Delegates to the convention are currently “bound” to Biden because he handily won the primaries and caucuses earlier this year. And while Biden said they are free to do whatever they want, the DNC rules say “all delegates to the National Convention pledged to a presidential candidate shall in all good conscience reflect the sentiments of those who elected them.”

The New York Times editorial board, along with many of its highest-profile opinion columnists, called for President Biden to leave the race after the June 27 debate. The editorial board described Biden as “the shadow of a great public servant.”

Another factor: a plan announced by the Democratic National Committee long before Biden’s disastrous debate to do a virtual roll call vote sometime before the convention.

The DNC originally had made that decision to get around a deadline in an Ohio law to get the nominee on the November ballot.
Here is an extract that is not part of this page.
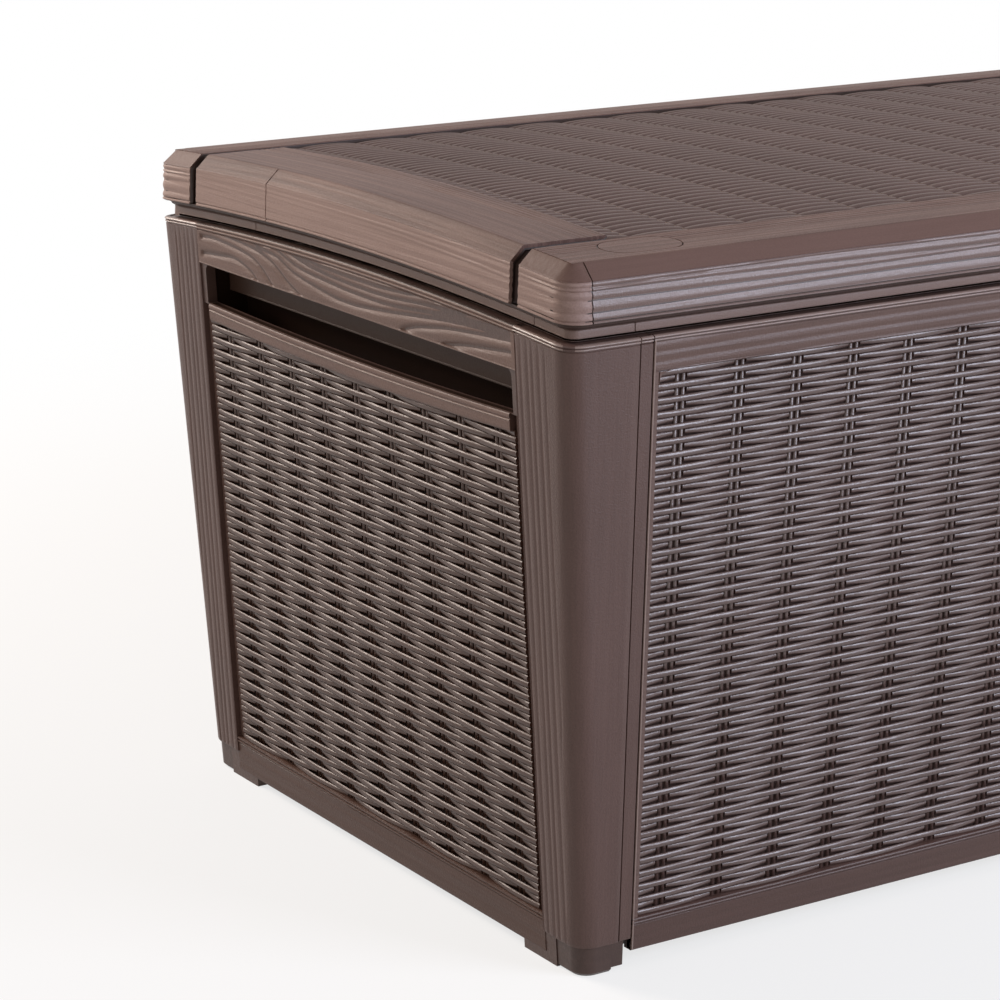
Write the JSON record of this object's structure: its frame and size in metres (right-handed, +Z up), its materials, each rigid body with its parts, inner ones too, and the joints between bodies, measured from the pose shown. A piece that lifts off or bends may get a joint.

But now, it means delegates are expected to vote virtually well before the start of the convention on Aug. 19.

Two DNC committees are slated to meet July 19 and July 21 to finalize this plan and set a date for the virtual vote. But what this would likely mean is that by the time delegates show up at the convention hall in Chicago in August, Biden will already officially be the nominee.

If Biden decided to drop out, that would set off a series of events not seen in more than 50 years.

The party would then be headed for an open convention that could go to multiple rounds of voting if Democrats – and more importantly, convention delegates – don’t coalesce behind a single candidate before they convene in Chicago on August 19.

The convention could be preceded by something resembling a highly accelerated presidential campaign where the voters being wooed are the approximately 4,700 convention delegates. The delegate voting process is spelled out in Democratic party rules.

“You might not really know where it was going until we actually got to the convention and the delegates actually got there,” one expert said.